Lessons Learned from Global Giving, EPA, and White House EJ Council

Tuesday gave us the opportunity to meet with three different organizations that are connected to human rights advocacy: Global Giving, the EPA Office of Environmental Justice & External Civil Rights, and the White House Environmental Justice Council.

Global Giving gave us an inside look at the intricate and often-complicated paths of funding behind humanitarian support around the world. This organization, founded in 2002, is a complex operation that prioritizes channeling financial support from donors to small, on-the-ground, non-profit organizations that are led by members of the very same communities that are most impacted by human rights issues whether it be natural disaster, war and persecution, political unrest, displacement, famine, gender violence, or any other impactful global situations impacting access to resources that grant any given community access to basic human rights as outlined in the UN Universal Declaration of Human Rights. Their philosophy to empower local, community-based leaders is founded in the philosophy that community-led efforts are agile, connected, flexible, and most importantly: they know what the true needs of their community are. Special thanks to our hosts at Global Giving, Jenny and Caroline, for spending so much time with us answering questions. A particular highlight of this visit was watching a clip from John Oliver’s Last Week Tonight that highlighted Global Giving’s participation in a fundraising effort to support efforts in Belarus to fight for democracy.
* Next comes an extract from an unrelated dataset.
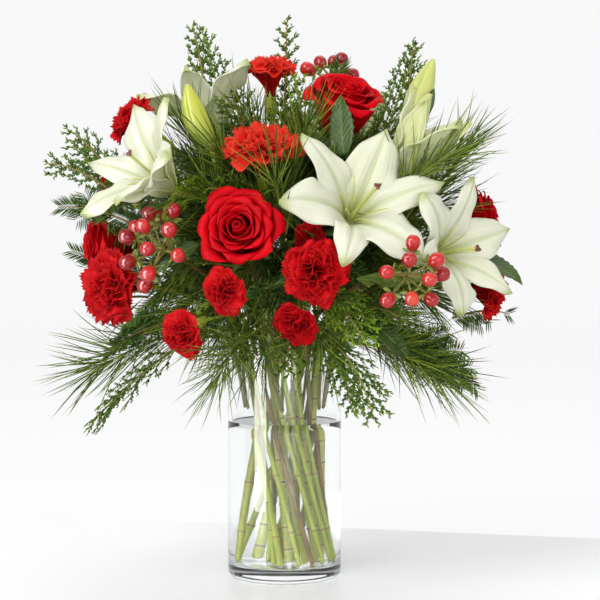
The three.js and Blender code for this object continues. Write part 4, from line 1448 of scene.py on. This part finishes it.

In our afternoon visits to the EPA OEJECR and the White House EJC, we were able to hear about how these two organizations are placing human rights at the center of science-based environmental work. We heard about the connection between the higher likelihood for marginalized communities to be in closer contact with higher levels of toxins, pollution, and industrial waste, and how communities with higher financial resources are more likely to have the ability to access legal support and political power to keep these kinds of hazards away from their homes and businesses. It was uplifting to hear about the work being done by these organizations to hold other governmental agencies accountable for actions that could potentially have a marginalizing and harmful impact on already-historically-discriminated communities.

While the information we are exploring can be heavy, the flip side is hearing about the amazing work being done to combat injustice and uplift human rights for all; regardless of who they are, where they are born, what they look like, how much access to financial resources they have. Every human deserves basic human rights, and we are all feeling uplifted by the good work of these and many other organizations!